# Griffin reservoir



## dbvining (May 13, 2009)

Anyone konw anything about the Griffin Reservoir (Heads Creek Reservoir)? I just found out about it the other day and wondering if it is worth trying?


----------



## Derek Snider (May 13, 2009)

*good reservoir*

Its definitely a good bass fishery. At times, imo, griffin res fishes as good as any lake on our jonboat schedule. Full of grass. I've had success on weightless soft plastics and topwater there.


----------



## Duramax (May 13, 2009)

It is a good place to fish.  Soft plastics work great, not a bad place to catch crappie either.


----------



## Chris S. (May 13, 2009)

Aside from all the garbage the trash monkeys keep throwing on the bank and in it it is an excellent fishery,I wish spalding county would high fence  it so that would stop.Boats only would bring the lake back to what it should be ............clean and free of litter bums and their garbage.


----------



## fixit101 (May 13, 2009)

is it electric only?


----------



## Duramax (May 14, 2009)

yes it is electric only


----------



## dbvining (May 14, 2009)

thanks for all the info. Do you have to be a resident of Spalding co. or can anyone fish there?


----------



## Rick_1971 (May 14, 2009)

It is open and free to all.


----------



## Chris S. (May 14, 2009)

Next time I'm there I'm gonna take some photo's of the destruction these people cause and post it here so the forum viewers can see.I always pick up alot at the ramp when I go.I'm sick of it.The saddest part about it is that this is one of the nicest  city lakes as far as scenery at times throughout the year.I was there about two weeks ago and the cherry,wild azaleas and dogwood trees were unbelievable.I enjoy fishing at Griffin greatly and you will get your arm broke there if you aren't careful.


----------



## Money man (May 15, 2009)

Chris S. said:


> Next time I'm there I'm gonna take some photo's of the destruction these people cause and post it here so the forum viewers can see.I always pick up alot at the ramp when I go.I'm sick of it.The saddest part about it is that this is one of the nicest  city lakes as far as scenery at times throughout the year.I was there about two weeks ago and the cherry,wild azaleas and dogwood trees were unbelievable.I enjoy fishing at Griffin greatly and you will get your arm broke there if you aren't careful.

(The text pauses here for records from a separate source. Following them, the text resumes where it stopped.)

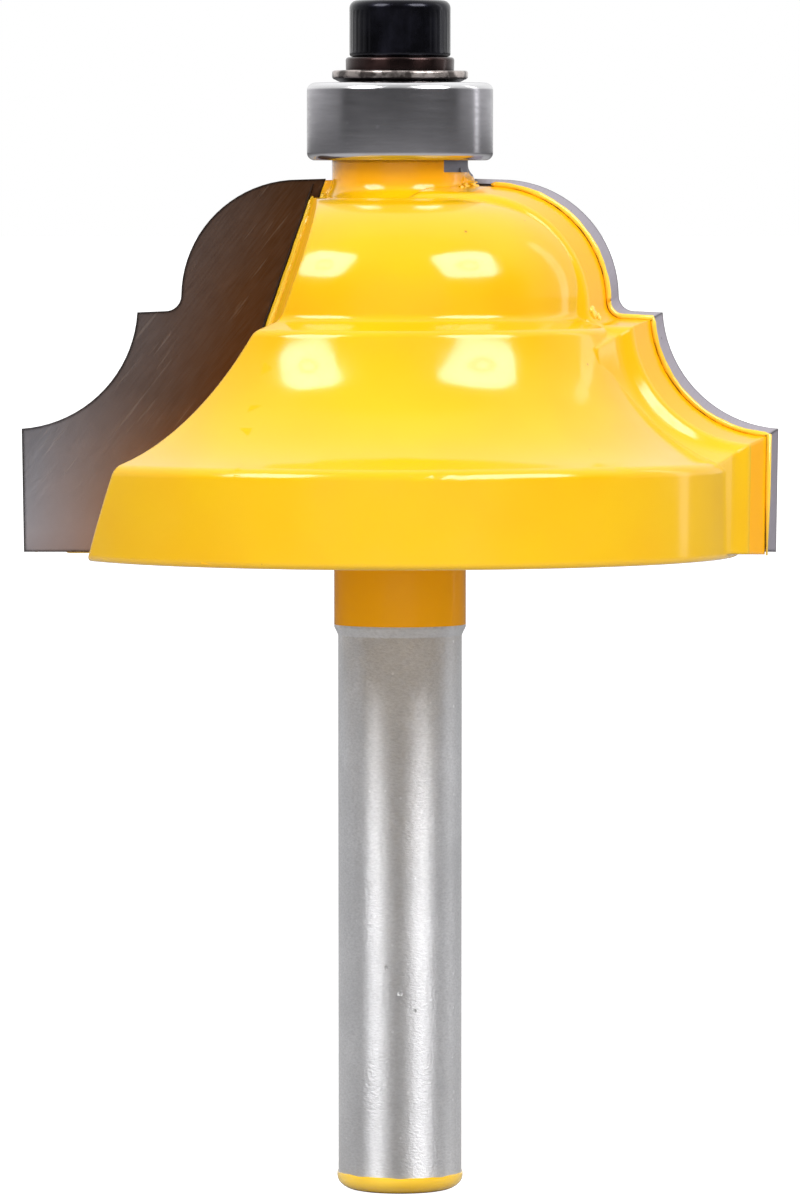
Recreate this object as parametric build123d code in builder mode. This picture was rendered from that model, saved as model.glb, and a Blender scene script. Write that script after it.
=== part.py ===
from build123d import *

import os
from math import asin, atan2, cos, degrees, radians, sin, sqrt, tan

# Router bit: a bead over a cove, two brazed tips and a guide bearing.
# Z is the axis, the origin is the centre of the shank's end face and +Z runs
# to the bearing end. Tip 1 lies along -X with its face towards -Y, and tip 2
# is the same tip turned half round. Sizes are in millimetres.

# ---------------------------------------------------------------- shank, necks
shank_diameter = 6.35
shank_length = 28.5
shank_end_height = 0.6
shank_end_flat_diameter = 4.2
shank_end_radius = 1.5
neck_taper_length = 0.5
lower_neck_diameter = 6.76
lower_neck_length = 3.65
lower_neck_fillet = 0.3
upper_neck_diameter = 6.96
upper_neck_fillet = 0.9

# ---------------------- body between the tips, set back from the cutting profile
core_setback = 1.95
shoulder_setdown = 0.83
shoulder_rise = 0.6
core_bead_radius = 5.0
core_bead_setback = 1.0
core_bead_setdown = 0.92
bearing_gap = 0.9
core_edge_radius = 0.3
band_edge_radius = 0.6
shoulder_edge_radius = 0.5
core_crease_radius = 0.5

# ----------------------------------------------------------- cutting profile
cutting_diameter = 38.76
cutting_edge_height = 6.47
cutting_edge_taper = 0.9
cove_radius = 6.35
cove_centre_outside = 0.41
cove_corner_drop = 0.38
bead_radius = 6.0
bead_centre_rise = 0.69
step_width = 2.25
step_slope = 2.5
step_corner_radius = 0.8
nose_rise = 0.08

# ------------------------------------------------------------------ tips, wings
tip_thickness = 1.7
tip_inset = 0.4
tip_bottom_clearance = 0.15
tip_relief = 0.30
tip_drop = 0.13
end_relief = 3.0
braze_thickness = 0.3
braze_setback = 0.05
wing_setback = 0.07
wing_inner_radius = 2.6
land_width = 2.3
land_relief = 21.0
heel_radius = 0.8
heel_wall_slope = 65.0
heel_facets = 3
heel_drop = 0.55
hollow_radius = 1.5
runout_slope = 35.0
runout_length = 1.6

# ------------------------------------------------- grinding wheel marks on nose
nose_flat_reach = 3.27
nose_flat_turn = -30.0
nose_flat_height = 0.6
nose_hollow_radius = 0.68
nose_hollow_depth = 1.3

# ---------------------------------------------------------------------- gullets
gullet_root_radius = 10.92
gullet_lean = 19.2
gullet_floor_sweep = 4.6
gullet_mouth_depth = 7.41
gullet_wall_turn = 42.6
gullet_wall_lean = 30.6

# ------------------------------------------------------------- guide bearing
bearing_diameter = 9.525
bearing_bore = 3.175
bearing_width = 3.967
inner_ring_diameter = 5.2
outer_ring_bore = 7.5
ring_chamfer = 0.4
ball_diameter = 1.5875
ball_count = 7
race_clearance = 0.05
shield_thickness = 0.2
shield_recess = 0.25
shield_seat_diameter = 7.9
shield_gap = 0.1
cage_thickness = 0.7
cage_floor = 0.4
cage_wall = 0.3

# ------------------------------------------------------------- screw, washers
screw_diameter = 3.1
screw_reach = 8.0
screw_head_diameter = 5.17
screw_head_height = 2.9
screw_head_edge = 0.4
socket_flats = 2.38
socket_depth = 1.5
tapped_hole_clearance = 0.02
tapped_hole_spare = 1.2
drill_point_angle = 118.0
dust_washer_diameter = 6.95
dust_washer_seat_diameter = 6.0
dust_washer_thickness = 0.25
dust_washer_dish = 0.36
dust_washer_bore = 3.3
lock_washer_diameter = 5.56
lock_washer_bore = 3.2
lock_washer_thickness = 1.05
lock_washer_split = 0.35
lock_washer_split_angle = 20.0
lock_washer_split_turn = 62.0

# ---------------------------------------------------------------- heights on Z
neck_taper_start = shank_length
lower_neck_start = neck_taper_start + neck_taper_length
body_bottom = lower_neck_start + lower_neck_length

# ------------------------------------------------- points of the cutting profile
edge_radius = cutting_diameter / 2
edge_top = body_bottom + cutting_edge_height
edge_bottom_radius = edge_radius - cutting_edge_height * tan(radians(cutting_edge_taper))
cove_centre_radius = edge_radius + cove_centre_outside
cove_centre_height = edge_top + sqrt(cove_radius**2 - cove_centre_outside**2)
cove_end_angle = 270 - degrees(asin(cove_centre_outside / cove_radius))
cove_corner_angle = 180 + degrees(asin(cove_corner_drop / cove_radius))
cove_corner_radius = cove_centre_radius - sqrt(cove_radius**2 - cove_corner_drop**2)
step_outer_height = cove_centre_height - cove_corner_drop
bead_centre_radius = cove_corner_radius - step_width - bead_radius
step_inner_height = step_outer_height + step_width * tan(radians(step_slope))
bead_centre_height = step_inner_height + bead_centre_rise
bead_foot_angle = -degrees(asin(bead_centre_rise / bead_radius))
bead_top = bead_centre_height + bead_radius
nose_top = bead_top + nose_rise

# ---------------------------------------- points of the body between the tips
core_radius = edge_radius - core_setback
core_cove_radius = cove_radius + core_setback
shoulder_edge = step_outer_height - shoulder_setdown
shoulder_radius = cove_centre_radius - sqrt(
    core_cove_radius**2 - (cove_centre_height - shoulder_edge) ** 2
)
band_top = cove_centre_height - sqrt(
    core_cove_radius**2 - (cove_centre_radius - core_radius) ** 2
)
core_bead_foot = shoulder_edge + shoulder_rise
core_bead_edge = bead_centre_radius + bead_radius - core_bead_setback
core_bead_middle = core_bead_edge - core_bead_radius
core_bead_top = bead_top - core_bead_setdown
core_bead_centre = core_bead_top - core_bead_radius
neck_blend_middle = upper_neck_diameter / 2 + upper_neck_fillet
neck_blend_rise = sqrt(
    (core_bead_radius + upper_neck_fillet) ** 2 - (neck_blend_middle - core_bead_middle) ** 2
)
core_bead_end_angle = degrees(atan2(neck_blend_rise, neck_blend_middle - core_bead_middle))

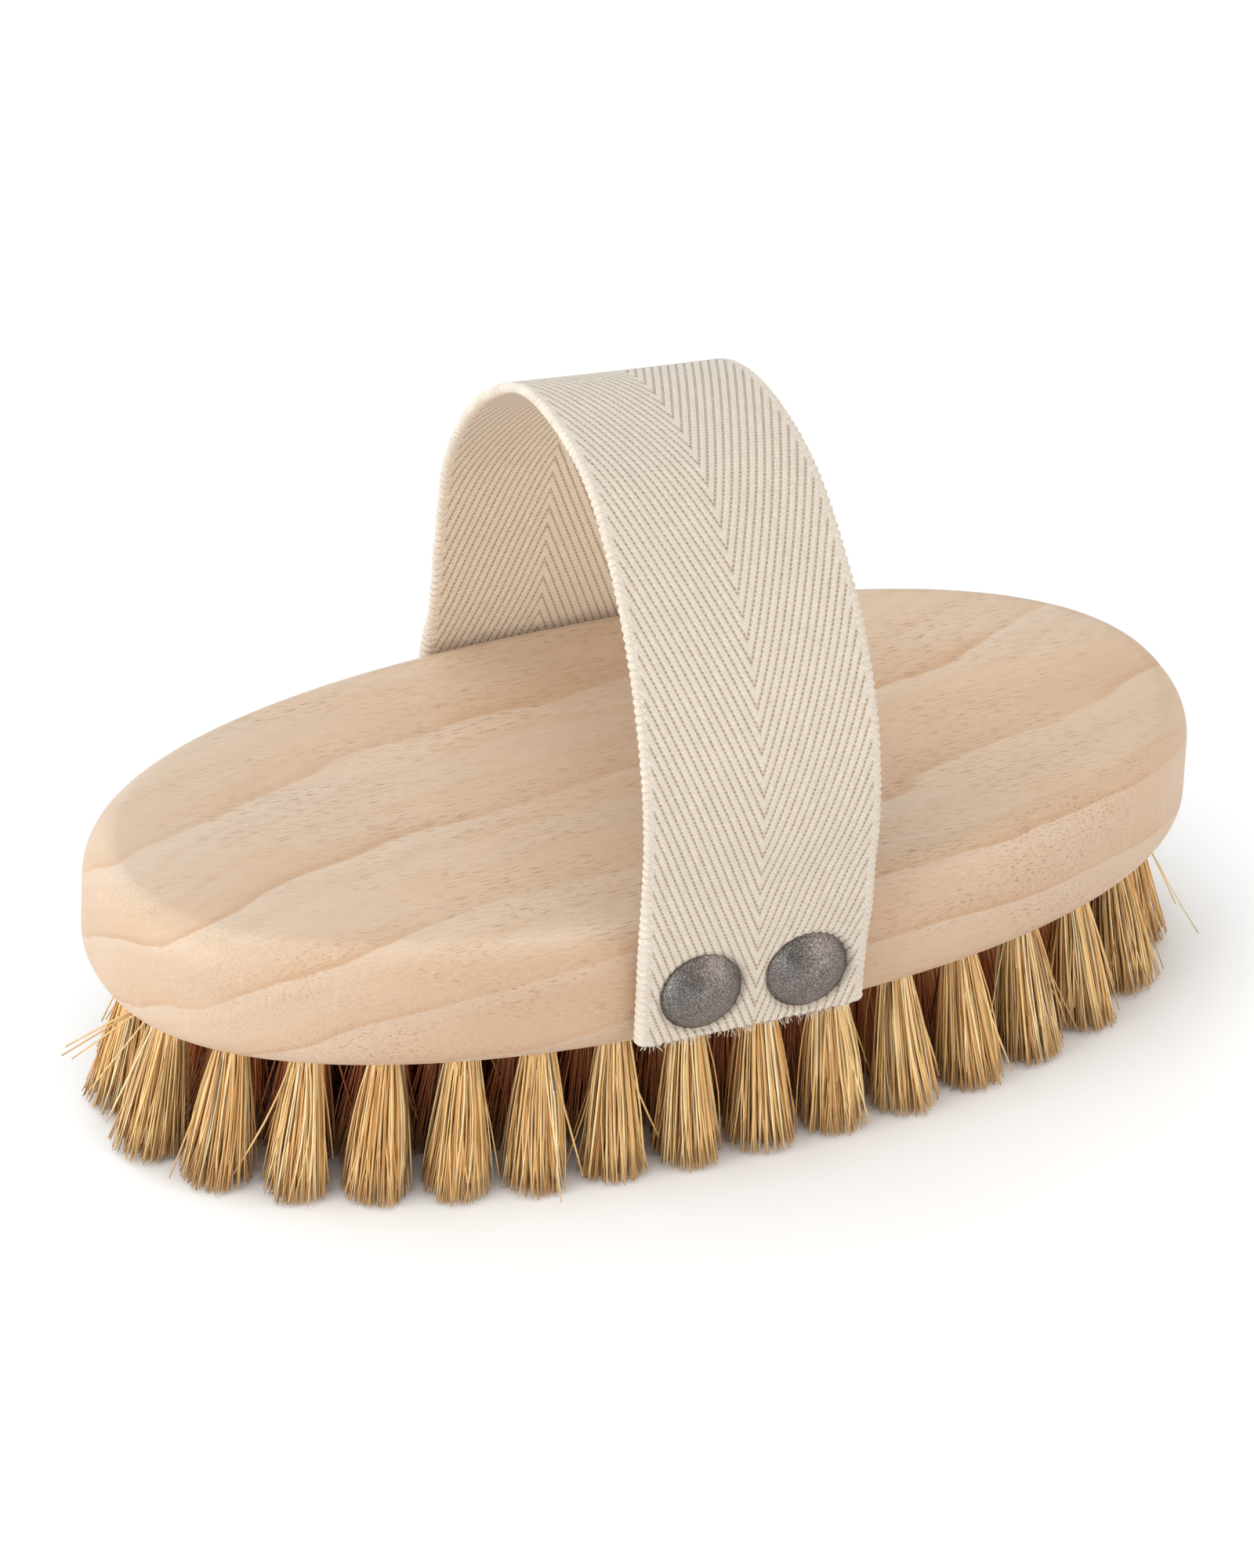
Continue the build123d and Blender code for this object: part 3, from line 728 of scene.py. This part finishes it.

Chris, I know people complain about Henry County mgmt practices sometimes because it limits access but considering what you are saying, isn't it a nice change to see what H.C. Water authority has done to protect our reservoirs and keep them clean and managed. I know there are a lot of days I want to fish and they are closed but that is a trade off I will accept to keep the litter bugs off of the water. I went out on Tussahaw on Wednesday and watched an eagle with a fish in it's talons and it was beautiful not to have that image interrupted by McDonald's wrappers on the bank.


----------



## Chris S. (May 16, 2009)

I know exactly what you are saying Money man.........Tussahaw is a clean reservoir and I hope it stays that way.As for Griffin I will always fish there ,it just pains me to see the filthy way others choose to live and do.If you are ever out there and you run out of bait ,chances are a worm bucket will float by you at any minute so there's really no need to worry.Or is there?


----------



## spud (Mar 18, 2011)

Lots of Jack fish, stay in the creek channel


----------